A Nota enfatiza ainda que o PL 490/2007 não foi submetido à consulta prévia, livre e informada aos povos indígenas, em desrespeito à Convenção 169 da Organização Internacional do Trabalho (OIT). “A 6CCR/MPF vem a público reafirmar seu entendimento quanto à inconstitucionalidade e inconvencionalidade do Projeto de Lei 490/2007, ao tempo que espera, diante da gravidade e das possíveis consequências nefastas de sua aprovação, que o Congresso Nacional rejeite-o integralmente”, conclui o documento.
O que dizem os indígenas
Para as populações tradicionais, a tese do Marco Temporal ataca diretamente os direitos de demarcação de terras indígenas, além de ser uma manobra estritamente jurídica que tenta deturpar o direito constitucional dos povos originários.
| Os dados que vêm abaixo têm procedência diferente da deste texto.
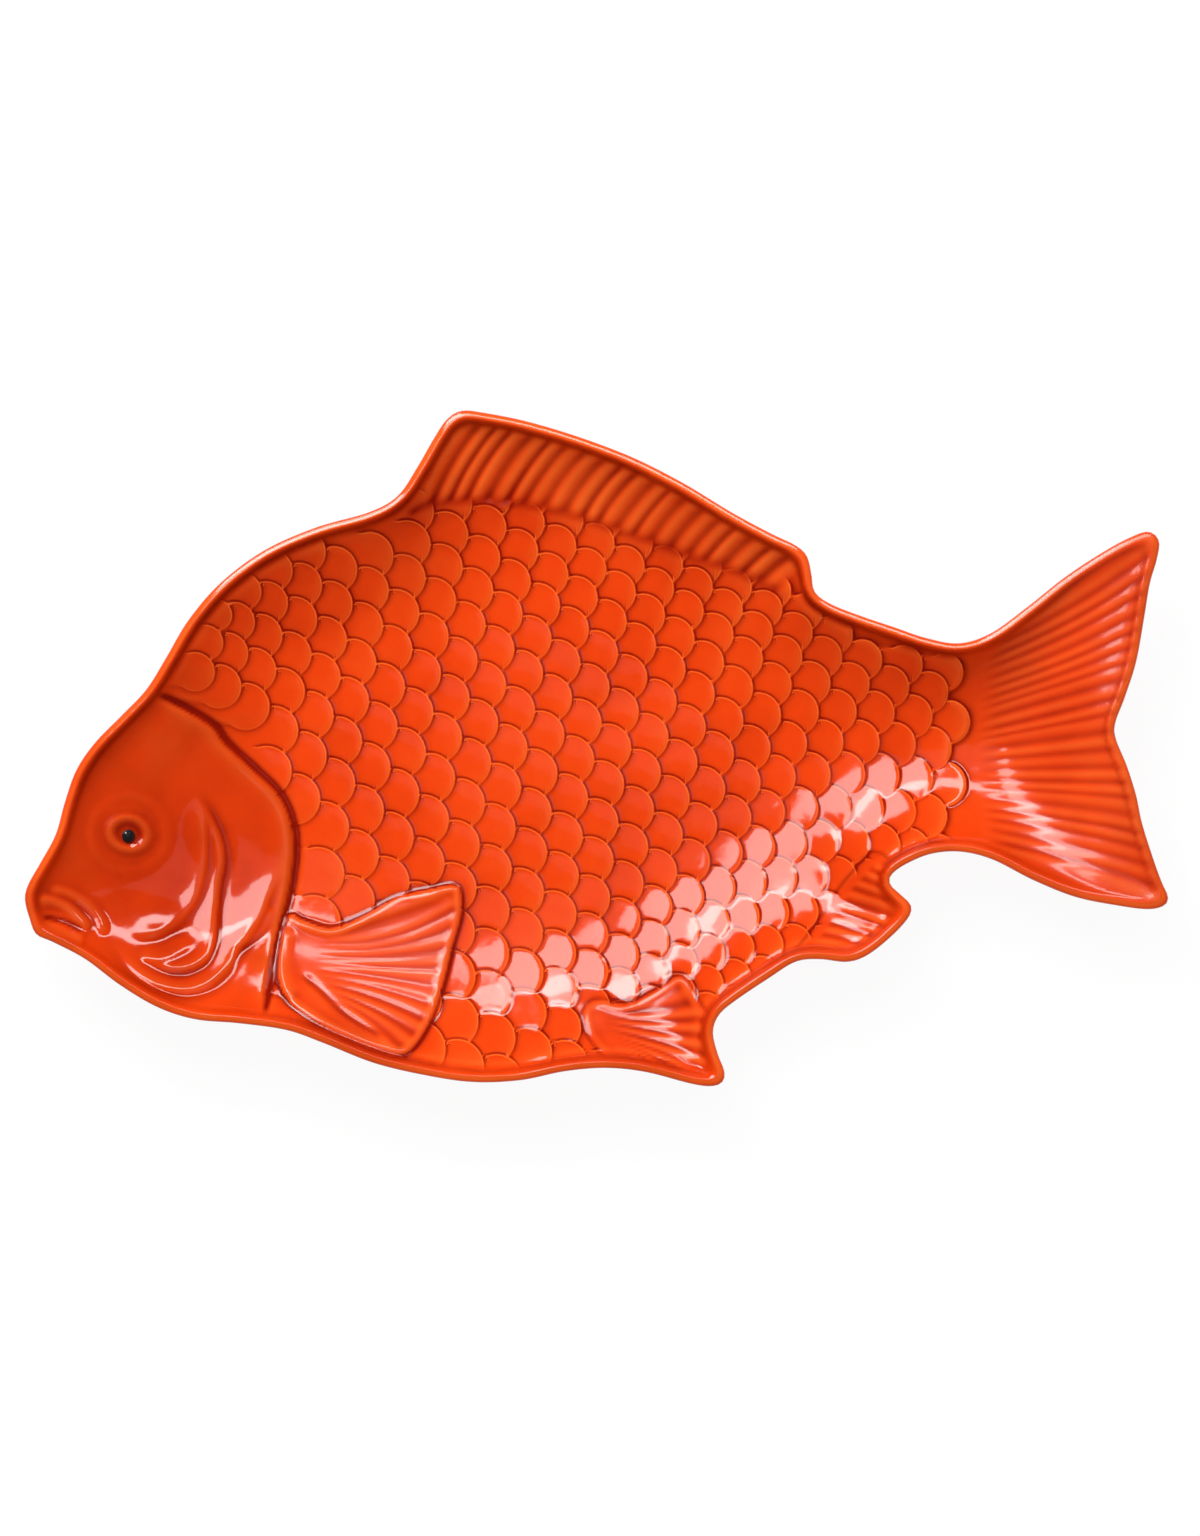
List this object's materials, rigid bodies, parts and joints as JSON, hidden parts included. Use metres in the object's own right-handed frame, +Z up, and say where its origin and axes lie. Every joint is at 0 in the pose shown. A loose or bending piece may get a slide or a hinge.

Na prática, segundo lideranças, o texto busca desconsiderar toda violência sofrida pelos indígenas ao longo dos séculos.
“A tese do Marco Temporal é um retrocesso para a democracia. Ela é inconstitucional, viola o direito indígena originário e não coloca em risco somente as terras que estão por demarcar, mas afeta todas aquelas que já estão demarcadas e deveriam estar protegidas pela lei e pelas instituições”, defende a Apib.
“A degradação causada pela invasão de Terras Indígenas troca nossas reservas do futuro, áreas preservadas em todos os biomas, pela especulação e degradação do agrobanditismo. O Marco Temporal é uma ameaça para todo o País. Não há democracia, sem demarcação”, reforçou a entidade indígena.
Protesto
Para protestar contra a tramitação do projeto de lei, indígenas têm realizado diversas manifestações em todo o País desde a semana passada, após convocação da Apib. Nesta terça-feira, 30, um ato público está programado para acontecer às 15h, no Largo de São Sebastião, no Centro de Manaus.
Além de Manaus, as manifestações acontecem, também, no Museu Nacional da República, em em Brasília (DF), às 14h; no Museu do Amanhã, no Rio de Janeiro (RJ), às 13h; na Escadinha Estadão das Docas, em Belém (PA), às 15h.
Pela manhã, indígenas Guaranis que bloquearam totalmente a Rodovia dos Bandeirantes, no sentido São Paulo. O protesto, contudo, terminou em confusão. Por volta das 9h, a Polícia Militar (PM) atirou bombas de gás e jatos de água nos indígenas.